その場合、そのセクションに特化した問題集を購入するのもアリですが、「②で紹介した問題集で、強化したいセクションのみ反復を続ける」という作戦がよいのではないかと思います。
例えば、学習を進めていくと、例えばリスニングセクションのPart1やリーディングセクションのPart5(文法)など、「これ以上やらなくても点数的には問題なさそう」と感じるものが出てくると思います。
その場合、そのセクションをやっても時間の無駄になってしまうので手は付けず、集中的に訓練したいと思うPartのみを解き続けます。
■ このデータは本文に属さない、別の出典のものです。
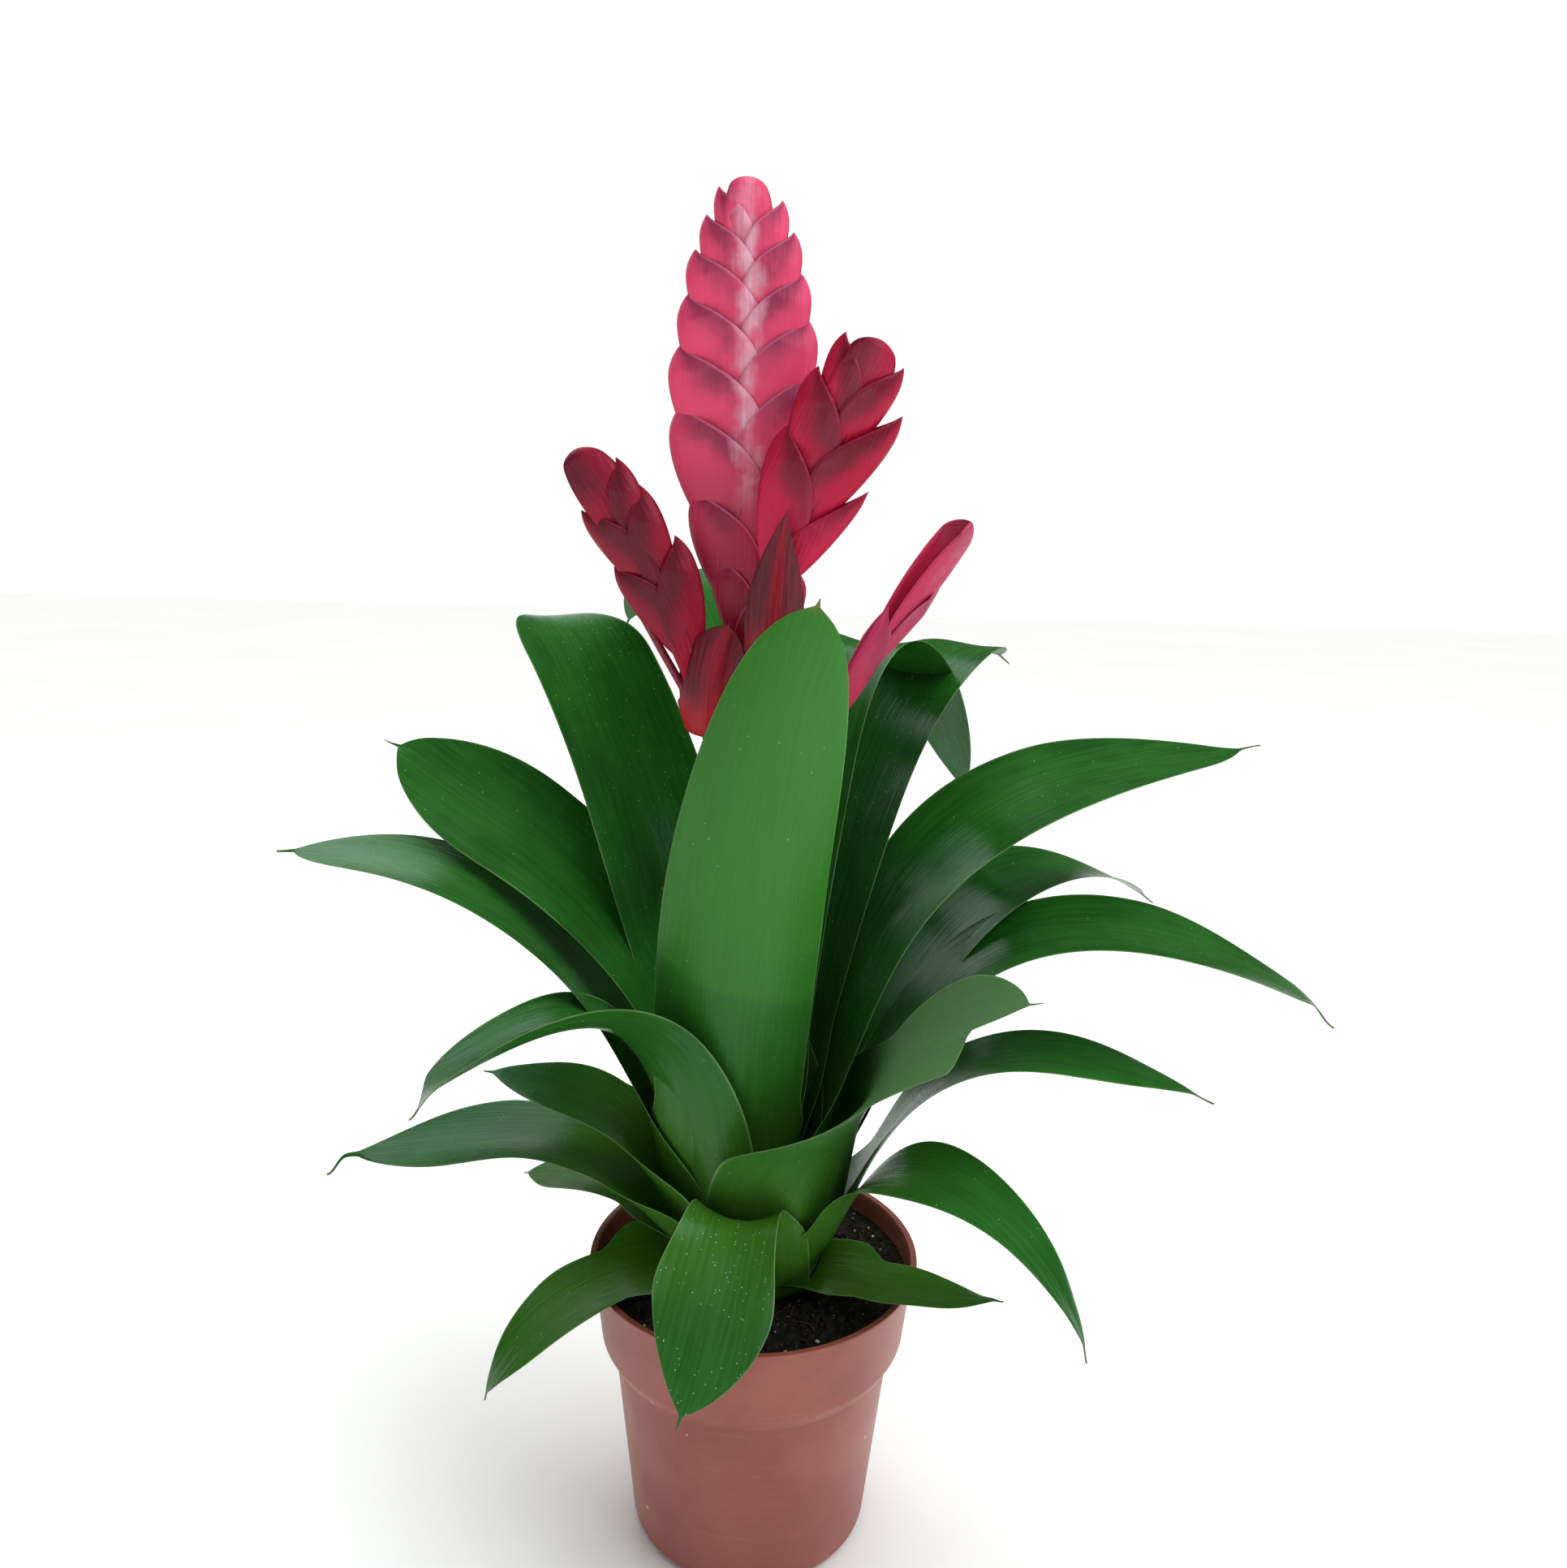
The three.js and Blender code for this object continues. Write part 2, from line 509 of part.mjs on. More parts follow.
for (const [spikeName, spike] of Object.entries(SPIKES)) {
  const material = spikeName === 'main_spike' ? pinkBractMaterial : redBractMaterial;
  spike.bracts.forEach((bract, i) => {
    const shape = solid(bractGeometry(spike, bract));
    const larger = solid(bractGeometry(spike, bract, GAP));
    addPiece(`${spikeName}_bract_${i + 1}`, material, shape, larger);
  });
}

for (const [name, leaf] of Object.entries(BRANCH_BRACTS)) {
  addPiece(name, redBractMaterial, solid(leafGeometry(leaf)), solid(leafGeometry(leaf, GAP)));
}

for (const [name, spec] of Object.entries(LEAVES).reverse()) {
  const leaf = { tuck: FOOT_TUCK, ...spec };
  addPiece(name, leafMaterial, solid(leafGeometry(leaf)), solid(leafGeometry(leaf, GAP)));
}

export default plant;
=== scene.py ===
"""Potted flaming sword bromeliad: strap leaves, a branched flat flower spike, peat and a pot.

Shapes are worked out in millimetres in the plant's own frame (+Z up, origin at the centre of
the pot's base, -Y the front) and put into the meshes in metres.
"""
import math

import bmesh
import bpy
import numpy as np
from bpy.props import FloatProperty, FloatVectorProperty, IntProperty, PointerProperty
from mathutils import Matrix, Vector


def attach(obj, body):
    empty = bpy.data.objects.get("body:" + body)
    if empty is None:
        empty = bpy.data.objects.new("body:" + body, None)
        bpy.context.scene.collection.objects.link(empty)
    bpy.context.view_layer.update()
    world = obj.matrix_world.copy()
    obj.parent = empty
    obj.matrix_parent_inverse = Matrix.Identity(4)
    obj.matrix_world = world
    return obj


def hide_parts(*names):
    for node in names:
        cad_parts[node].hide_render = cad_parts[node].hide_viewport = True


bl_info = {
    "name": "Flaming sword bromeliad",
    "version": (1, 0, 0),
    "blender": (4, 5, 0),
    "location": "3D View > Sidebar > Bromeliad",
    "description": "Builds a potted flaming sword bromeliad round its packed frame",
    "category": "Add Mesh",
}

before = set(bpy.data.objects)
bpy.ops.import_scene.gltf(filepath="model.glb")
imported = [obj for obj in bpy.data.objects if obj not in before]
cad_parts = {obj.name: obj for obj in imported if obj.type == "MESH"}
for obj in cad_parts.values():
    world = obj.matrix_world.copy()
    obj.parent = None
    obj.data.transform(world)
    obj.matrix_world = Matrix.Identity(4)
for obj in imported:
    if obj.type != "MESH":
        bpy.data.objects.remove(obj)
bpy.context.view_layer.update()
BODY = "root"
MM = 0.001

# ------------------------------------------------------------------ driving dimensions (mm)

# Leaves. az: direction the leaf grows in, degrees from +X. r0, z0: foot. e0, e1: climb angle
# at the foot and the tip. a, b: pull of the foot and the tip on the arch. rt, zt: tip.
# w: blade width. clasp: length over which the sheath holds the stem. sheath, neck: width of the
# sheath and of the narrowing above it, as shares of w. twist: turn of the blade, degrees.
# shift, sway: sideways place of the foot and drift of the tip. cup, cup_end: curvature across
# the blade, which changes from the share open of the length on. t1, p, e: shape of the round
# end. tail: share of the length taken by the thin point. hook: droop of that point. wave: ripple
# of the margins. cut: place where the lower half ends. tuck: how far the foot draws in.
# Looks. glow: painted backlight and shade. pale: grey-green film, painted sheen. dust: white dust.
LEAVES = {
    "leaf_front_upright": dict(az=-88, r0=19, z0=108, e0=83, a=100, rt=66, zt=350, e1=84, b=70,
                               w=59, clasp=70, neck=0.95, shift=-11, sway=24, cup=1 / 36,
                               cup_end=1 / 24, t1=0.45, p=3, e=0.58, tail=0.02, glow=1,
                               hook=-2),
    "leaf_back_left_arching": dict(az=131, r0=16, z0=108, e0=82, a=116, rt=150, zt=323, e1=-50,
                                   b=42, w=58, clasp=85, cup=1 / 60, t1=0.84, dust=0.3),
    "leaf_back_right_arching": dict(az=48, r0=16, z0=108, e0=82, a=178, rt=150, zt=313, e1=-32,
                                    b=60, w=44, clasp=85, shift=8, sway=-8, t1=0.76, dust=0.3),
    "leaf_left_wide": dict(az=156, r0=22, z0=106, e0=88, a=134, rt=163, zt=284, e1=28, b=102,
                           w=50, clasp=80, neck=0.7, twist=-34, t1=0.72, p=2.2, e=0.7,
                           hook=5, wave=1),
    "leaf_right_long": dict(az=18, r0=20, z0=106, e0=86, a=172, rt=200, zt=288, e1=4, b=110,
                            w=52, clasp=80, twist=14, t1=0.7, p=1.8, e=0.9, wave=1.4, hook=-2),
    "leaf_left_slender": dict(az=174, r0=22.6, z0=106, e0=80, a=108, rt=176, zt=250, e1=-3, b=85,
                              w=50, clasp=70, t1=0.72, p=2.4, e=0.75, wave=0.8),
    "leaf_right_inner": dict(az=26, r0=21, z0=106, e0=78, a=130, rt=178, zt=220, e1=-34, b=80,
                             w=54, clasp=75, t1=0.6, p=2, e=0.85),
    "leaf_right_drooping": dict(az=-1, r0=24, z0=105, e0=82, a=172, rt=204, zt=206, e1=-26,
                                b=70, w=50, clasp=75, twist=5, t1=0.72, p=2, e=0.8, wave=1,
                                hook=9),
    "leaf_front_right_folded": dict(az=-40, r0=30, z0=104, e0=88, a=88, rt=109, zt=236, e1=30,
                                    b=46, w=36, clasp=100, sheath=2.6, neck=1, twist=50, t1=0.74,
                                    cut=0.8, pale=1),
    "leaf_left_arching": dict(az=-147, r0=29, z0=104, e0=90, a=131, rt=126, zt=196, e1=-22,
                              b=52, w=50, clasp=112, neck=1.2, t1=0.76, p=2.6, e=0.6, tail=0.04,
                              twist=21, cup=1 / 40, cup_end=1 / 60, hook=9),
    "leaf_right_low": dict(az=-15, r0=27.4, z0=103.5, e0=77, a=106, rt=154, zt=190, e1=-18, b=60,
                           w=36, clasp=50, t1=0.6, p=2, e=0.9, wave=1),
    "leaf_left_short": dict(az=178, r0=28.5, z0=103.5, e0=82, a=60, rt=99, zt=174, e1=14, b=40,
                            w=48, clasp=62, sheath=1.6, t1=0.5, p=2, e=0.85),
    "leaf_left_low_long": dict(az=178, r0=29.2, z0=103.5, e0=73, a=65, rt=160, zt=136, e1=-8,
                               b=66, w=50, clasp=50, sheath=1.6, t1=0.55, p=1.7, e=0.9,
                               tail=0.14, hook=12, wave=1.2),
    "leaf_left_lowest": dict(az=160, r0=30, z0=103, e0=60, a=32, rt=98, zt=116, e1=-15, b=35,
                             w=40, clasp=28, t1=0.5, p=2, e=0.85),
    "leaf_right_hanging": dict(az=-35, r0=30.2, z0=102.5, e0=88, a=84, rt=129, zt=118, e1=-74,
                               b=54, w=37, clasp=34, t1=0.4, p=1.8, e=1, wave=1.2),
    "leaf_right_small": dict(az=-32, r0=30.8, z0=102.5, e0=50, a=16, rt=97, zt=124, e1=25, b=30,
                             w=28, clasp=22, t1=0.3, p=1.6, e=1),
    "leaf_front_left_hanging": dict(az=-154, r0=30.8, z0=102.5, e0=52, a=20, rt=101, zt=75,
                                    e1=-66, b=34, w=35, clasp=26, t1=0.35, p=1.9, e=0.85),
    "leaf_front_hanging": dict(az=-101, r0=30, z0=102, e0=84, a=88, rt=79, zt=90, e1=-68, b=34,
                               w=45, clasp=46, sheath=1, neck=0.7, t1=0.5, p=2.1, e=0.8, tail=0.09,
                               shift=4, sway=-12, cup=1 / 13, cup_end=1 / 70, open=0.25, dust=1,
                               hook=3),
    "leaf_rear_right_tall": dict(az=54, r0=16, z0=108, e0=92, a=315, rt=150, zt=250, e1=-55,
                                 b=90, w=38, clasp=85, neck=0.7),
    "leaf_rear_left_tall": dict(az=115, r0=18, z0=108, e0=93, a=250, rt=160, zt=318, e1=-42,
                                b=96, w=38, clasp=80, neck=0.6, shift=-10, sway=10),
    "leaf_rear_middle": dict(az=104, r0=15, z0=108, e0=92, a=262, rt=165, zt=296, e1=-44, b=96,
                             w=40, clasp=85, neck=0.6, shift=-8, sway=8),
    "leaf_rear_right_low": dict(az=80, r0=22, z0=105, e0=80, a=150, rt=185, zt=190, e1=-48,
                                b=90, w=46, clasp=70),
    "leaf_rear_left_low": dict(az=110, r0=25, z0=104, e0=76, a=120, rt=172, zt=165, e1=-45,
                               b=75, w=46, clasp=60),
}
LEAF_DEFAULTS = dict(twist=0, sway=0, shift=0, cup=1 / 70, cup_end=1 / 90, t1=0.62, p=2.4,
                     e=0.72, tail=0.05, sheath=1.3, neck=0.86, clasp=60, open=0.5, cut=2, tuck=0,
                     glow=0, pale=0, dust=0.08, hook=1.5, wave=0.4)
FOOT_TUCK, TUCK_LENGTH = 7, 15  # the clasped feet draw in this much where they meet the peat
LEAF_ROWS, LEAF_COLUMNS = 84, 23
LEAF_EDGE, LEAF_BODY = 0.16, 0.7  # thickness at the margin and what the middle adds to it
GROOVE_DEPTH = 0.05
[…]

例えば「今後は苦手なリスニングセクションのPart3と4、リーディングセクションはPart7をルーティンでやって、その他のPartは本番前日に通しで解こう」というように、必要なPartに絞って問題集を使う方が、Partごとの問題集を個別に購入するよりも効率よく進めることができるはずです。
まとめ
TOEICの学習は3つの視点を意識します。
①基礎(語彙・文法・発音)を固める
②公式問題集をはじめとした<本番同様の問題集>でシャドーイング
③特に苦手なパートが出てくれば、そのパートに絞った問題集を追加する
徹底的にシャドーイングで反復することを意識しておけば、問題集3回分も進んだころにはかなりの伸びを感じているはずです。
通勤通学や散歩の時間など、シャドーイングを日常生活に加えて、毎日30分以上取り組むようにしたいです。